Paul's paper tosses a wrench into the process.  The wrench is this:  Many parents report that having a child is a life-changing experience that fundamentally alters their perception of reality.  The life-changing nature of parenthood significantly alters one's epistemic framework after childbirth.  Given the significance of the life alteration, it is impossible for one to reason, emote, or imagine their way through the question of procreation to make an informed decision:  You really do not, and can not, know what it will be like to have the child until after you have the child.

Most people seem to think this conclusion is either obvious or hogcock.  Unfortunately, most people think that as a result of a knee-jerk reaction to being told something about their self by an academic, rather than a thoughtful critique of the thesis put forth by Paul.  So, rather than be knee-jerk about it, let's assess the crux of Paul's argument:  Epistemically-transformative experiences.  Paul uses the example provided by Frank Jackson, so let's go with that one.
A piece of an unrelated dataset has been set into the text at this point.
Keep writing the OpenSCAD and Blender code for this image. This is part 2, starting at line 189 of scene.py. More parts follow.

Imagine a neuroscientist named Mary.  She has complete knowledge of the mechanical and neurological processes by which one sees color.  When someone sees the color red, Mary can completely explain how they see the color red.  Sadly, Mary has been raised in a black and white laboratory.  She has only ever seen black and white; she has never seen the color red.  Jackson argues that despite her knowledge about color, light, and neurology, it is impossible for Mary to know what it is like to see red, to access the qualia of "seeing red".
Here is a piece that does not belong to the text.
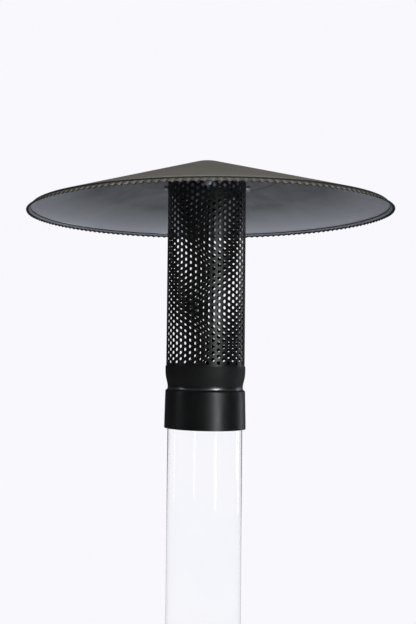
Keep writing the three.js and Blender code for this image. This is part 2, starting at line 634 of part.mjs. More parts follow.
// One hinge: the housing leaf has the outer knuckles and the door leaf the middle one, on a headed pin.
function addHinge(label, low) {
  const inner = HOUSING.radius + GAP;
  const outer = inner + HINGE.leaf;
  const near = HINGE.start * DEGREES_PER_MM;
  const far = HINGE.width * DEGREES_PER_MM;
  const third = HINGE.height / 3;
  const { play } = HINGE;
  const axis = onBearing(HINGE.axisRadius, HINGE_BEARING);
  const knuckle = (z0, z1) => disc(HINGE.knuckle, z0, z1, SMALL).translate(axis.x, axis.y, 0);
  const bore = disc(HINGE.bore, low - 5, low + HINGE.height + 5, 12).translate(axis.x, axis.y, 0);
  const leafFor = (side, spans) => {
    const span = (a, b) => (side > 0
      ? [HINGE_BEARING + a, HINGE_BEARING + b]
      : [HINGE_BEARING - b, HINGE_BEARING - a]);
    const plate = sector(inner, outer, low, low + HINGE.height, ...span(near, far), 4);
    const webs = spans.map(([z0, z1]) =>
      sector(inner, outer + 0.6, z0, z1, ...span(-0.4, near + 0.4), 2));
    return built([plate, ...webs, ...spans.map(([z0, z1]) => knuckle(z0, z1))], [bore]);
  };
  addPart(`hinge_${label}_housing_leaf`, leafFor(-1, [
    [low, low + third - play],
    [low + 2 * third + play, low + HINGE.height],
  ]), 'blackPaint');
  addPart(`hinge_${label}_door_leaf`, leafFor(1, [[low + third, low + 2 * third]]), 'blackPaint');
  const headLow = low + HINGE.height + GAP;
  const headTop = headLow + 1.2;
  const headRadius = HINGE.knuckle - 0.4;
  const pin = turned([
    [0, low - 1], [HINGE.pin, low - 1], [HINGE.pin, headLow],
    [headRadius, headLow], [headRadius, headTop], [0, headTop],
  ], 12);
  addPart(`hinge_${label}_pin`, pin.translate(axis.x, axis.y, 0), 'steel');
}

// ---------------------------------------------------------------- glass tube and its seats
function addGlass() {
  const { radius, wall, clearance } = GLASS;
  const { flange, flangeThickness, outer, round } = SOCKET;
  const top = SOCKET_LOW + SOCKET.height;
  const flangeTop = SOCKET_LOW + flangeThickness;
  const socket = turned([
    [radius + clearance, SOCKET_LOW],
    [flange, SOCKET_LOW],
    [flange, flangeTop - 1],
    [flange - 1, flangeTop],
    [outer + round, flangeTop],
    [outer, flangeTop + round],
    [outer, top - round],
    [outer - round, top],
    [radius + clearance, top],
  ]);
  const places = bearings(3, FRONT).map((bearing) => onBearing(SOCKET.screwRing, bearing));
  const screwHoles = places.map((place) =>
    disc(SOCKET.screwHole, SOCKET_LOW - SLIVER, SOCKET_LOW + 5, 12).translate(place.x, place.y, 0));
  addPart('glass_socket', built([socket], screwHoles), 'blackPaint');

  const { shank, head, headRim, headTop, headHeight, segments } = SOCKET_SCREW;
  const headLow = flangeTop + GAP;
  places.forEach((place, i) => {
    const screw = turned([
      [0, SOCKET_LOW + 0.2], [shank, SOCKET_LOW + 0.2], [shank, headLow], [head, headLow],
      [head, headLow + headRim], [headTop, headLow + headHeight], [0, headLow + headHeight],
    ], segments);
    addPart(`socket_screw_${i + 1}`, screw.translate(place.x, place.y, 0), 'zinc');
  });

  const topGasketLow = GLASS_TOP + GAP;
  addPart('lower_gasket', ring(LOWER_GASKET.inner, radius - GAP, SOCKET_LOW, GLASS_LOW - GAP), 'gasket');
  addPart('glass_tube', ring(radius - wall, radius, GLASS_LOW, GLASS_TOP), 'glass');
  addPart('upper_gasket', ring(
    radius - wall, radius + 2, topGasketLow, topGasketLow + GLASS.topGasket,
  ), 'gasket');
}

// ---------------------------------------------------------------- collar, screen and reflector
function addCollarAndScreen() {
  // [outer radius, height above the collar's lower edge]: a slight flare, the groove, then a straight band.
  const outline = [
    [54.5, 0], [53.3, 50], [50.4, 54.5], [50.8, 58], [52.3, 65], [53.3, 71], [53.6, COLLAR.height],
  ];
  const outside = outline.map(([r, z]) => [r, COLLAR.low + z]);
  const inside = outline.map(([r, z]) => [r - COLLAR.wall, COLLAR.low + z]).reverse();
  addPart('collar', turned([...outside, ...inside]), 'blackPaint');

  const screen = ring(SCREEN.radius - SCREEN.wall, SCREEN.radius, SCREEN.low, SCREEN.high);
  const boltBearings = bearings(SCREEN_BOLT.count, SCREEN_BOLT.bearing);
  const boltHoles = () => boltBearings.map((bearing) =>
    outwards(disc(SCREEN_BOLT.shank + GAP, 40, 60, SMALL), bearing, SCREEN_BOLT.height));
  addPart('screen', built([screen], boltHoles()), 'screenPaint');

  const spigotOuter = SCREEN.radius - SCREEN.wall - GAP;
  const spigotInner = spigotOuter - PLATE.spigotWall;
  const spigotLow = PLATE.low - PLATE.spigotDrop;
  const plate = turned([
    [PLATE.hole, PLATE.low], [spigotInner, PLATE.low], [spigotInner, spigotLow],
    [spigotOuter, spigotLow], [spigotOuter, PLATE.low], [PLATE.radius, PLATE.low],
    [PLATE.radius, PLATE.low + PLATE.thickness], [PLATE.hole, PLATE.low + PLATE.thickness],
  ]);
  addPart('mounting_plate', built([plate], boltHoles()), 'bronzePaint');

  boltBearings.forEach((bearing, i) => {
    const headFrom = SCREEN.radius + GAP;
    const head = disc(SCREEN_BOLT.acrossFlats / Math.sqrt(3), headFrom, headFrom + SCREEN_BOLT.head, 6);
    const shank = disc(SCREEN_BOLT.shank, headFrom - SCREEN_BOLT.length, headFrom + 0.5, SMALL);
    addPart(`screen_bolt_${i + 1}`, outwards(built([head, shank]), bearing, SCREEN_BOLT.height), 'zinc');
  });
}

function addReflector() {
  const { radius, stepRadius, stepTop, stepDrop, slope, top, sheet, blunt } = CONE;
  const shoulder = stepTop + (stepRadius - blunt) * slope;
  const upper = [
    [0, top], [0.55 * blunt, top - 0.25 * (top - shoulder)], [blunt, shoulder], [stepRadius, stepTop],
    [stepRadius + 0.4, stepTop - stepDrop], [radius, sheet],
  ];
  const lower = [
    [radius - 0.3, 0], [stepRadius - 0.6, stepTop - stepDrop - sheet], [stepRadius - 1, stepTop - sheet],
    [blunt, shoulder - sheet], [0, top - sheet],
  ];
  const lift = ([r, z]) => [r, RIM_HEIGHT + z];
  addPart('reflector', turned([...upper, ...lower].map(lift)), 'bronzePaint');

  const washerTop = RIM_HEIGHT + shoulder - sheet - STUD.gap;
  const washerLow = washerTop - STUD.washerThickness;
  const studLow = PLATE.low - STUD.below;
  addPart('reflector_stud', turned([
    [0, studLow], [STUD.radius, studLow], [STUD.radius, washerLow],
    [STUD.washer, washerLow], [STUD.washer, washerTop], [0, washerTop],
  ], SMALL), 'zinc');
  const nutTop = PLATE.low - GAP;
  const { hub, height, span, wing, wingHeight, wingDrop } = WING_NUT;
  addPart('wing_nut', built([
    disc(hub, nutTop - height, nutTop, SMALL),
    block(span, wing, wingHeight, 0, 0, nutTop - wingDrop),
  ], [disc(STUD.radius + GAP, nutTop - height - wingDrop, nutTop + SLIVER, SMALL)]), 'zinc');
}

addBase();
addHousing();
addDeck();
addGasSupply();
addPipes();
addControlPanel();
addKnob();
addValve();
addIgniter();
addBurner();
addProbesAndLeads();
addTiltSwitch();
addDoor();
HINGE_HEIGHTS.forEach((low, i) => addHinge(['lower', 'upper'][i], low));
addGlass();
addCollarAndScreen();
addReflector();

export default heater;
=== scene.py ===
"""An outdoor gas heater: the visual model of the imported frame.

Drawn in millimetres, +Z up, controls facing -Y. Bearings are in degrees from +X, anticlockwise from above.
"""

import math

import bpy
from mathutils import Matrix, Vector


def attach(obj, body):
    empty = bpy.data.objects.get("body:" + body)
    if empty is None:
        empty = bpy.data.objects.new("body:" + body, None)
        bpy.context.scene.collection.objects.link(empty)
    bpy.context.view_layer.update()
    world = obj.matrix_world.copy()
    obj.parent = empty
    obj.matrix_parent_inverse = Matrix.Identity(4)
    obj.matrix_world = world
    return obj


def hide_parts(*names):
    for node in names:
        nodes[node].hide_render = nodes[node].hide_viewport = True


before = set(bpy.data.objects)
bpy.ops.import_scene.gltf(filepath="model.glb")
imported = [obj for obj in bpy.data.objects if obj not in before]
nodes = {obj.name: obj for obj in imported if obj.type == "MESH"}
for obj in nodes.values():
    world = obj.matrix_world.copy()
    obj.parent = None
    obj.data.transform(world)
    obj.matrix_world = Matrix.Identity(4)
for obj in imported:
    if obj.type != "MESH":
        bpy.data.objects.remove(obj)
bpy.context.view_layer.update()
scene = bpy.context.scene
MM = 0.001
TAU = 2 * math.pi


# ---------------------------------------------------------------- camera
def add_camera():
    data = bpy.data.cameras.new("camera")
    data.sensor_width = 36
    data.lens = 52.33
    data.shift_x = 0.157
    data.clip_start = 0.05
    data.clip_end = 100
    camera = bpy.data.objects.new("camera", data)
    scene.collection.objects.link(camera)
    yaw, pitch, roll = (math.radians(a) for a in (-6.03, 2.59, 0.82))
    ahead = Vector((math.sin(yaw) * math.cos(pitch), math.cos(yaw) * math.cos(pitch), math.sin(pitch)))
    right = ahead.cross(Vector((0, 0, 1))).normalized()
    up = right.cross(ahead)
    tilted_right = right * math.cos(roll) + up * math.sin(roll)
    tilted_up = up * math.cos(roll) - right * math.sin(roll)
    turn = Matrix((tilted_right, tilted_up, -ahead)).transposed().to_4x4()
    camera.matrix_world = Matrix.Translation((0, -1.233, 0.7588)) @ turn
    scene.camera = camera


add_camera()


# ---------------------------------------------------------------- shape helpers, in millimetres
def rounded(points, steps=4):
    """A closed outline whose points may carry a third number, the radius their corner is rounded to."""
    out = []
    for i, point in enumerate(points):
        if len(point) == 2:
            out.append(point)
            continue
        corner = Vector(point[:2])
        back = Vector(points[i - 1][:2]) - corner
        on = Vector(points[(i + 1) % len(points)][:2]) - corner
        half = max(back.angle(on) / 2, 0.01)
        reach = min(point[2] / math.tan(half), 0.49 * back.length, 0.49 * on.length)
        a, b = corner + back.normalized() * reach, corner + on.normalized() * reach
        for k in range(steps + 1):
            t = k / steps
            p = a * (1 - t) ** 2 + corner * 2 * t * (1 - t) + b * t * t
            out.append((p.x, p.y))
    return out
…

Paul argues that the "seeing red" qualia is akin to the "having a child" qualia.  Just as Mary cannot read and research her way to "what it is like to see red", one cannot reason or emote one's way to "what it is like to be a parent / have a child".

My initial inclination is to say that "seeing red" differs from "having a child" in a way that renders the Mary story irrelevant.  The qualia of seeing red may be unique and one may only gain it by having the experience.  Having a child is not this sort of thing.  Rather, "having a child" is the heaping of all the discrete particular actions involved in having a child:  providing nutrients, changing diapers, paying bills, having concerns, teaching skills, running errands, buying toys, etc.  In my estimation, I can approximate what it is like to have a child by talking to parents, babysitting, spending time in the Wal-Mart toy aisle, staring at shitty diapers, and setting my money on fire.
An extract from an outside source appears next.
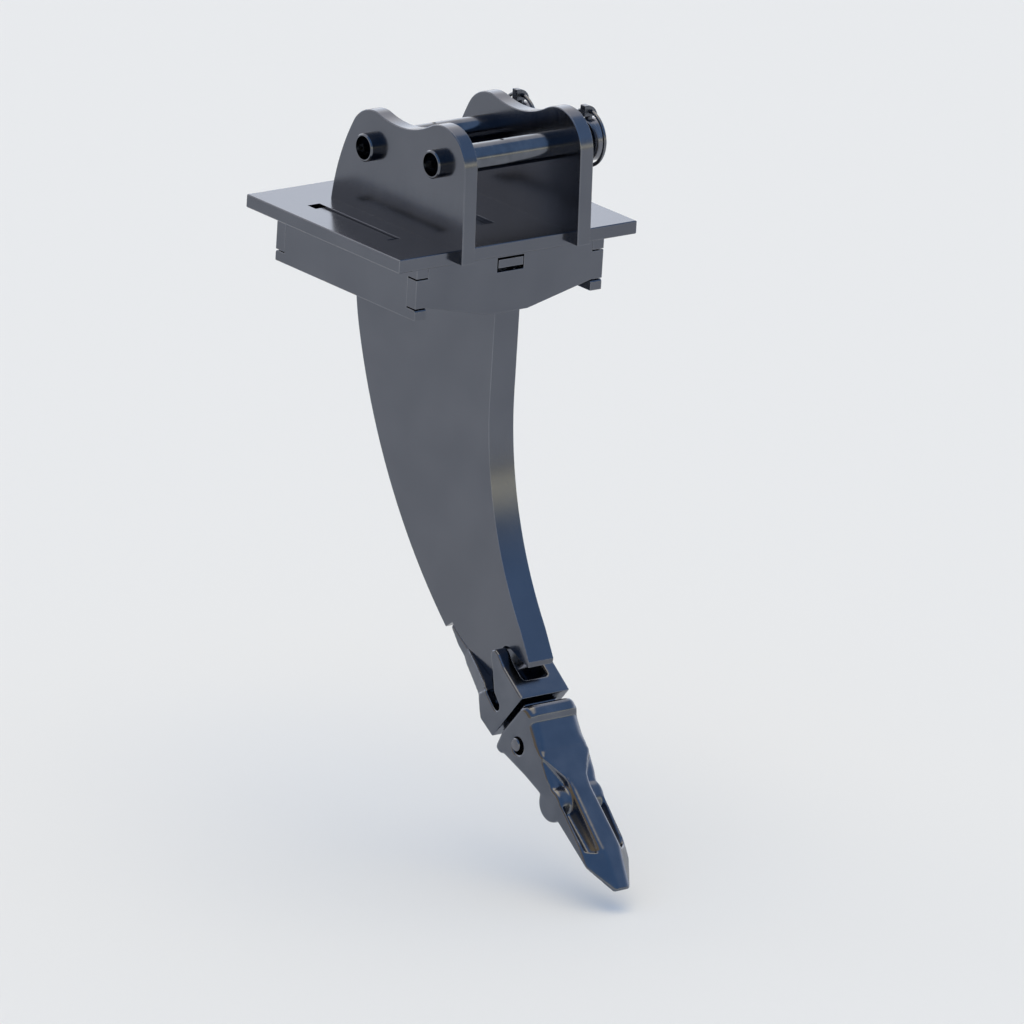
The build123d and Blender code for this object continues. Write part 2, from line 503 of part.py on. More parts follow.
# both hitch pins with what locks and greases them
for where, y, z in pin_places:
    # hitch pin: turned bar with a recess for its grease nipple, drilled for grease and linch pin
    with BuildPart() as hitch_pin:
        with BuildSketch(Plane.YZ.offset(pin_left)):
            with Locations((y, z)):
                Circle(pin_d / 2)
        extrude(amount=pin_right - pin_left)
        chamfer(hitch_pin.edges(), pin_chamfer)
        for r, depth in ((cup_r, cup_depth), (nipple_d / 2, cup_depth + nipple_seat),
                         (grease_d / 2, grease_x + grease_d / 2 - pin_left)):
            with BuildSketch(Plane.YZ.offset(pin_left)):
                with Locations((y, z)):
                    Circle(r)
            extrude(amount=depth, mode=Mode.SUBTRACT)
        with BuildSketch(Plane.XY.offset(z)):
            with Locations((grease_x, y)):
                Circle(grease_d / 2)
        extrude(amount=pin_d, mode=Mode.SUBTRACT)
        with BuildSketch(Plane.XY.offset(z - pin_d)):
            with Locations((linch_x, y)):
                Circle(linch_d / 2 + linch_clear)
        extrude(amount=2 * pin_d, mode=Mode.SUBTRACT)
    hitch_pin.part.label = f"{where}_hitch_pin"
    export_step(hitch_pin.part, f"parts/{where}_hitch_pin.step")

    # grease nipple: screwed into the floor of the recess
    with BuildPart() as nipple:
        with BuildSketch(Plane.YZ.offset(pin_left + cup_depth)):
            with Locations((y, z)):
                Circle(nipple_d / 2)
        extrude(amount=nipple_seat)
        with BuildSketch(Plane.YZ.offset(pin_left + cup_depth - nipple_hex_t)):
            with Locations((y, z)):
                RegularPolygon(nipple_hex / 2, 6, major_radius=False)
        extrude(amount=nipple_hex_t)
        with BuildSketch(Plane.YZ.offset(pin_left + cup_depth - nipple_hex_t - nipple_neck)):
            with Locations((y, z)):
                Circle(nipple_d / 2 - 0.6)
        extrude(amount=nipple_neck)
        chamfer(nipple.faces().sort_by(Axis.X)[0].edges(), 1.2)
    nipple.part.label = f"{where}_grease_nipple"
    export_step(nipple.part, f"parts/{where}_grease_nipple.step")

    # collar: turned ring on the locked end, cross-drilled for the linch pin
    with BuildPart() as collar:
        with BuildSketch(Plane.YZ.offset(collar_x)):
            with Locations((y, z)):
                Circle(collar_r)
                Circle(pin_d / 2 + pin_clear, mode=Mode.SUBTRACT)
        extrude(amount=collar_w)
        chamfer(collar.faces().filter_by(GeomType.CYLINDER).sort_by(SortBy.AREA)[-1].edges(), 1.0)
        with BuildSketch(Plane.XY.offset(z - 2 * collar_r)):
            with Locations((linch_x, y)):
                Circle(linch_d / 2 + linch_clear)
        extrude(amount=4 * collar_r, mode=Mode.SUBTRACT)
    collar.part.label = f"{where}_pin_collar"
    export_step(collar.part, f"parts/{where}_pin_collar.step")

    # linch pin: round bar with a pointed end and a forged quarter-round head
    foot = z + collar_r + head_foot
    tip = z - collar_r - linch_under
    hinge_z = foot + hinge_rise
    face_x = linch_x - head_inner
    with BuildPart() as linch_pin:
        with BuildSketch(Plane.XY.offset(tip)):
            with Locations((linch_x, y)):
                Circle(linch_d / 2)
        extrude(amount=foot - tip)
        chamfer(linch_pin.faces().sort_by(Axis.Z)[0].edges(), linch_tip_h, linch_tip_h / 2)
        with BuildSketch(Plane.XZ.offset(-(y + head_t / 2))):
            with BuildLine():
                Polyline((face_x + head_w, foot + 1.5), (face_x + head_w, foot), (face_x, foot),
                         (face_x, foot + head_h), (face_x + 1.5, foot + head_h))
                ThreePointArc((face_x + 1.5, foot + head_h),
                              (face_x + 0.74 * head_w, foot + 0.72 * head_h),
                              (face_x + head_w, foot + 1.5))
            make_face()
        extrude(amount=head_t)
        for start, way in ((y - head_t, 1), (y + head_t, -1)):
            with BuildSketch(Plane(origin=(0, start, 0), x_dir=(1, 0, 0), z_dir=(0, way, 0))):
                with Locations((linch_x, -way * hinge_z)):
                    Circle(wire_d / 2 + hinge_clear)
            extrude(amount=head_t - hinge_web, mode=Mode.SUBTRACT)
    linch_pin.part.label = f"{where}_linch_pin"
    export_step(linch_pin.part, f"parts/{where}_linch_pin.step")

    # linch ring: spring wire bent round, drawn with twelve sides, its straight ends pivot in the head
    blend_z = hinge_z - ring_blend_r
    ring_z = blend_z - sqrt((ring_r - ring_blend_r) ** 2 - ring_stub ** 2)
    lean = degrees(atan2(blend_z - ring_z, ring_stub))
    with BuildPart() as ring:
        with BuildLine(Plane.YZ.offset(linch_x)):
            for way in (1, -1):
                inner = (y + way * (hinge_web + 0.2), hinge_z)
                bend = (y + way * ring_stub, hinge_z)
                bend_c = (y + way * ring_stub, blend_z)
                middle = (y, ring_z)
                turn = (lean + 90) / 2
                end = polar(middle, ring_r, 90 - way * (90 - lean))
                Line(inner, bend)
                ThreePointArc(bend, polar(bend_c, ring_blend_r, 90 - way * (90 - turn)), end)
                ThreePointArc(end, polar(middle, ring_r, 90 - way * (90 - lean + 60)),
                              (y, ring_z - ring_r))
        with BuildSketch(Plane(origin=(linch_x, y + hinge_web + 0.2, hinge_z), z_dir=(0, 1, 0))):
            RegularPolygon(wire_d / 2, 12)
        sweep()
    ring.part.label = f"{where}_linch_ring"
    export_step(ring.part, f"parts/{where}_linch_ring.step")
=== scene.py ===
import math

import bmesh
import bpy
from mathutils import Matrix, Vector


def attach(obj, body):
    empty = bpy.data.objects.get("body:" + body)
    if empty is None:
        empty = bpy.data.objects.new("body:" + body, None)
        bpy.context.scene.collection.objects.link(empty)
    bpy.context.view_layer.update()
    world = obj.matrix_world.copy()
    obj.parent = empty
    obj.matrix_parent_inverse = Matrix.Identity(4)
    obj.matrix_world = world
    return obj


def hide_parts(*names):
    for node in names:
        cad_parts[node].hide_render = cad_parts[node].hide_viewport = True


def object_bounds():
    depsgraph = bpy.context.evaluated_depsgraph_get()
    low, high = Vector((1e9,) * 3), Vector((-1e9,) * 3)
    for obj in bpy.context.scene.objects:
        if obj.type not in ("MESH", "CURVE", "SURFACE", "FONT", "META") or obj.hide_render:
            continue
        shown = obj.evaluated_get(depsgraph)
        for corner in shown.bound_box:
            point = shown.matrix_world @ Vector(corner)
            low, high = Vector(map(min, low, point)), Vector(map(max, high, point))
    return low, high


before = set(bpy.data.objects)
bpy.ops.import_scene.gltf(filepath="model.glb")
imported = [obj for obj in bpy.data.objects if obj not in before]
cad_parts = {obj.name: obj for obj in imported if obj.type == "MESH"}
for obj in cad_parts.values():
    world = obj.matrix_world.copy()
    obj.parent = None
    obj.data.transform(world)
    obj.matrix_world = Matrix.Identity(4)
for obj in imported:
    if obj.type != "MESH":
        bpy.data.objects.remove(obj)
cad_low, cad_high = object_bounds()
MM = 0.001

# Camera
# A long lens on the digging side, a little above the object and slightly rolled. It stands far
# off, so that the near and the far ear look almost the same size.
BACK = Vector((-0.597188, -0.738720, 0.312505))
RIGHT = Vector((0.788327, -0.612448, 0.058723))
UP = Vector((0.148013, 0.281424, 0.948099))
AIM = Vector((20.7, -24.6, -388.5)) * MM
DISTANCE = 11.1
camera_data = bpy.data.cameras.new("camera")
camera_data.sensor_width = 36
camera_data.lens = 372.76
camera_data.clip_end = 60
camera = bpy.data.objects.new("camera", camera_data)
bpy.context.scene.collection.objects.link(camera)
turn = Matrix((RIGHT, UP, BACK)).transposed().to_4x4()
camera.matrix_world = Matrix.Translation(AIM + BACK * DISTANCE) @ turn
bpy.context.scene.camera = camera


def linear(hex_colour):
    # sRGB hex value to the linear colour that the shaders want
    out = []
    for i in (1, 3, 5):
        c = int(hex_colour[i:i + 2], 16) / 255
        out.append(c / 12.92 if c <= 0.04045 else ((c + 0.055) / 1.055) ** 2.4)
    return (*out, 1.0)


def add(tree, kind, **given):
    # one node: a property by its name, an input by its name or as n and its number, and
    # each input takes a value or the socket that feeds it
    node = tree.nodes.new(kind)
    for key, value in given.items():
        if hasattr(node, key):
            setattr(node, key, value)
            continue
        socket = node.inputs[int(key[1:]) if key[1:].isdigit() else key.replace("_", " ")]
        if isinstance(value, bpy.types.NodeSocket):
            tree.links.new(value, socket)
        else:
            socket.default_value = value
    return node


def stops(node, *places):
    # colours of a ramp, each at its place from 0 to 1
    points = node.color_ramp.elements
    while len(points) < len(places):
        points.new(0.5)
    for point, (place, colour) in zip(points, places):
        point.position = place
        point.color = linear(colour)
    return node.outputs["Color"]


# Room
# Steel shows the room more than its own colour. The room is a tall window wall behind the
# object, a dim blue wall with a tan skirting on the camera's side, a tan curtain on the left,
# and a soft box overhead.
ROOM_STRENGTH = 2.0
TO_WINDOWS, TO_CURTAIN = (0.62, 0.78, 0.0), (-0.95, 0.30, 0.0)
world = bpy.data.worlds.new("room")
bpy.context.scene.world = world
world.use_nodes = True
tree = world.node_tree
tree.nodes.clear()
way = add(tree, "ShaderNodeTexCoord").outputs["Generated"]
height = add(tree, "ShaderNodeSeparateXYZ", Vector=way).outputs["Z"]
depth = add(tree, "ShaderNodeVectorMath", operation="DOT_PRODUCT", n0=way, n1=TO_WINDOWS)
behind = add(tree, "ShaderNodeMapRange", interpolation_type="SMOOTHSTEP",
             Value=depth.outputs["Value"], From_Min=-0.25, From_Max=0.45).outputs["Result"]
near_wall = stops(add(tree, "ShaderNodeValToRGB", Fac=height),
                  (0.00, "#7A766C"), (0.03, "#EFE7CC"), (0.10, "#E0D8BE"), (0.20, "#66788F"),
                  (0.40, "#5E7DA2"), (0.82, "#5E7DA2"), (0.93, "#F2E3C8"))
far_wall = stops(add(tree, "ShaderNodeValToRGB", Fac=height),
                 (0.00, "#E7E9EE"), (0.12, "#E6EBF4"), (0.36, "#E6EBF4"), (0.56, "#95A0B2"),
                 (0.82, "#5E7DA2"), (0.93, "#F2E3C8"))
walls = add(tree, "ShaderNodeMix", data_type="RGBA", n0=behind, n6=near_wall, n7=far_wall)
aside = add(tree, "ShaderNodeVectorMath", operation="DOT_PRODUCT", n0=way, n1=TO_CURTAIN)
left = add(tree, "ShaderNodeMapRange", interpolation_type="SMOOTHSTEP",
           Value=aside.outputs["Value"], From_Min=0.72, From_Max=0.90).outputs["Result"]
curtain = stops(add(tree, "ShaderNodeValToRGB", Fac=height),
                (0.00, "#8A8172"), (0.06, "#A08A68"), (0.36, "#A08A68"), (0.50, "#5E7DA2"))
sides = add(tree, "ShaderNodeMix", data_type="RGBA", n0=left, n6=walls.outputs[2], n7=curtain)
glow = add(tree, "ShaderNodeBackground", Color=sides.outputs[2], Strength=ROOM_STRENGTH)
add(tree, "ShaderNodeOutputWorld", Surface=glow.outputs[0])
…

The problem, of course, is what Paul argues:  Many parents claim that "having a child" is a life-changing event that is epistemically transformative.  If these self-reports of parents are correct, then one cannot get to the qualia of "having a child" by heaping up a lot of babysitting.  When one has a child, something magical happens, and they become a different person who can access a bit of qualia that was previously unattainable.

I am not sure what make of that.  If true, then we seem to be epistemically screwed.  Someone who fervently argues against procreation may, after having a child, become a fantastic parent.  A woman who breaks up with males that exhibit reservations against procreation may eventually turn out to loathe her children, and lament leaving the dudes who were not keen on knocking her up.  Moreover, one seems unable to know whether or not the event will be life-changing, for them, until after it happens.

There's also the problem of being reductionists about qualia.  To go back to the Mary story, how different is "seeing red" from "seeing orange"?  If we treat these as atomistic then we get one answer, but if red and orange are on a spectrum with white and black then perhaps there is no vast epistemic gap, and Mary can get to red from her white and black qualia.  Similarly, perhaps "having a child" isn't too different from raising a sibling, or babysitting a lot, or having a fussy cat.  We can place parenthood on a spectrum, and then approximate it by navigating our way through the spectrum.

Ultimately, I like Paul's paper and think it is a helpful application of philosophic theory to practical concerns.  Anything that softens an individual's stance on procreation, with respect to one's own desires (pro or con), is probably a good thing.  Raising the question of procreation's impact upon the individual knower is beneficial.  Telling people they cannot predict what having a child will be like, for them, and providing an argument seems keen.

Unfortunately, Paul's project maintains the theme of asking procreative questions from the parent's perspective:  How can you know whether or not you will like having a child?  It continues the trend of treating children as a means to the parent's ends.  In contrast to Paul, and most of humanity, I think the better procreative question to ask is one that addresses the concerns of neither the mother nor the father:  Will your child want to have been born?